Case Study Recap: Pairs Trading Strategy Optimization

The practical application demonstrated in this chapter involved optimizing the parameters of a pairs trading strategy. Specifically, we focused on tuning parameters such as the entry and exit thresholds for the cointegration residual, with the objective of maximizing the Sharpe ratio of the strategy's returns.

This scenario perfectly highlights Bayesian Optimization's strengths:

• The Sharpe ratio calculation, derived from a backtest, acts as our black-box objective function. We provide parameters, and it returns a single scalar value representing strategy performance.
• The backtest itself is computationally expensive, making sample efficiency paramount.
• The parameter space for thresholds can be continuous and non-linear, benefiting from the GP's ability to model complex surfaces.

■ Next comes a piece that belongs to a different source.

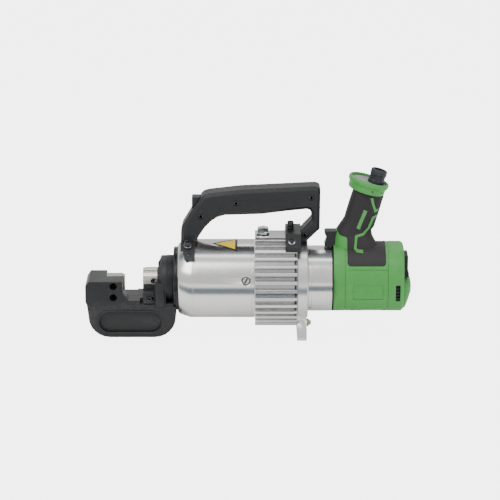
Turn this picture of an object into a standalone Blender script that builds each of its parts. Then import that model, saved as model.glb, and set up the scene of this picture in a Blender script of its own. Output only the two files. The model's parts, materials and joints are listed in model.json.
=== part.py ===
"""Electro-hydraulic rebar cutter: C-shaped cutting head, ram cylinder, radial pump, planetary drive, motor.

Row frame: X runs from the head (-X) to the motor (+X), +Z is up, and the ground is Z = 0.
"""

import math

import bmesh
import bpy
from mathutils import Matrix, Vector

for old in list(bpy.data.objects):
    bpy.data.objects.remove(old, do_unlink=True)

mm = 0.001
GAP = 0.3 * mm  # between two pieces that touch
THROUGH = 1 * mm  # a cutter runs this far past a face
SCREW_HOLE = 2.3 * mm  # radius, for the 4 mm screws
BOLT_HOLE = 2.8 * mm  # radius, for the 5 mm bolts

# ---- driving sizes ----
AXIS_Z = 78.5 * mm  # ram, pump and motor axis above the ground

HEAD_HALF = 30 * mm
HEAD_LEFT = -227.5 * mm
HEAD_RIGHT = -101 * mm
ARM_TOP = 81.3 * mm
MOUTH_LEFT = -176 * mm
MOUTH_RIGHT = -147.4 * mm
MOUTH_FLOOR = 54 * mm
CORNER_RADIUS = 30 * mm
BLOCK_RIGHT = -115 * mm  # where the flat block behind the mouth ends
BOW_TOP = 50 * mm
LEDGE_Z = 42 * mm
LEDGE_DEPTH = 2 * mm
RECESS_LENGTH = 88 * mm
RECESS_HEIGHT = 30 * mm
RECESS_DEPTH = 6 * mm
RECESS_CENTRE = (-165 * mm, 22 * mm)

BLADE_LENGTH = 25.8 * mm
BLADE_THICK = 15.85 * mm
BLADE_REACH = 2.8 * mm  # fixed blade past its wall, into the mouth
BLADE_BOTTOM = 53 * mm
SHEAR_GAP = 0.15 * mm  # each blade's face from the shear plane Y = 0
BLADE_BOLT_X = -188.3 * mm
BLADE_BOLT_Z = (74.6 * mm, 58.4 * mm)

ROD_RADIUS = 15.5 * mm
ROD_CLEARANCE = 0.4 * mm
BLADE_END = -123 * mm  # rear end of the moving blade
NECK_RADIUS = 32.5 * mm
NECK_START = -121 * mm
SPIGOT_RADIUS = 26 * mm
SPIGOT_END = -84.3 * mm
GUIDE_WALL = 3 * mm
COLLAR_RADIUS = 44.7 * mm
COLLAR_WIDTH = 5.6 * mm

STOP_LENGTH = 15.6 * mm
STOP_BOTTOM = 48.3 * mm
STOP_HEIGHT = 17.7 * mm
STOP_TRAVEL = 4 * mm

CYLINDER_START = -98.5 * mm
CYLINDER_END = 9.1 * mm
CYLINDER_RADIUS = 55 * mm
NOSE_DROP = 9 * mm  # how much smaller its front face is
NOSE_LENGTH = 17.5 * mm
BORE_RADIUS = 36 * mm
CYLINDER_FLOOR = 21.1 * mm  # solid end behind the bore
PISTON_WIDTH = 16.3 * mm
PORT_RADIUS = 4 * mm
SPRING_WIRE = 2.4 * mm
SPRING_RADIUS = 23 * mm
SPRING_TURNS = 4.5
RELEASE_OFFSET = 12.1 * mm  # from the cylinder's rear face
RELEASE_TILT = math.radians(12)
RELEASE_RADIUS = 6 * mm

CASE_LENGTH = 58.6 * mm
CASE_RADIUS = 66.5 * mm
CASE_BORE = 50 * mm
CASE_WALL = 4.6 * mm
FIN_COUNT = 36
GROOVE_DEPTH = 4.6 * mm
GROOVE_SHARE = 0.6  # groove width over fin pitch
LAND_HALF = 20 * mm
LAND_HEIGHT = 64 * mm
PLUG_OFFSET = 11.3 * mm  # from the case's front face
PLUG_RADIUS = 9.5 * mm
PLUG_HEIGHT = 9 * mm
BLOCK_RADIUS = 34 * mm
BLOCK_LENGTH = 30 * mm
CAM_BORE = 12 * mm
CAM_RADIUS = 9 * mm
CAM_OFFSET = 1.5 * mm
PLUNGER_RADIUS = 3.9 * mm
SHAFT_RADIUS = 6 * mm
BEARING_RADIUS = 16 * mm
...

By applying Bayesian Optimization, we were able to efficiently navigate the parameter space, identify optimal or near-optimal thresholds, and ultimately enhance the profitability and risk-adjusted returns of our pairs trading strategy. This practical case study serves as a template for applying Bayesian Optimization to a wide array of hyperparameter tuning problems in quantitative finance, from optimizing machine learning models for signal generation to fine-tuning execution algorithms.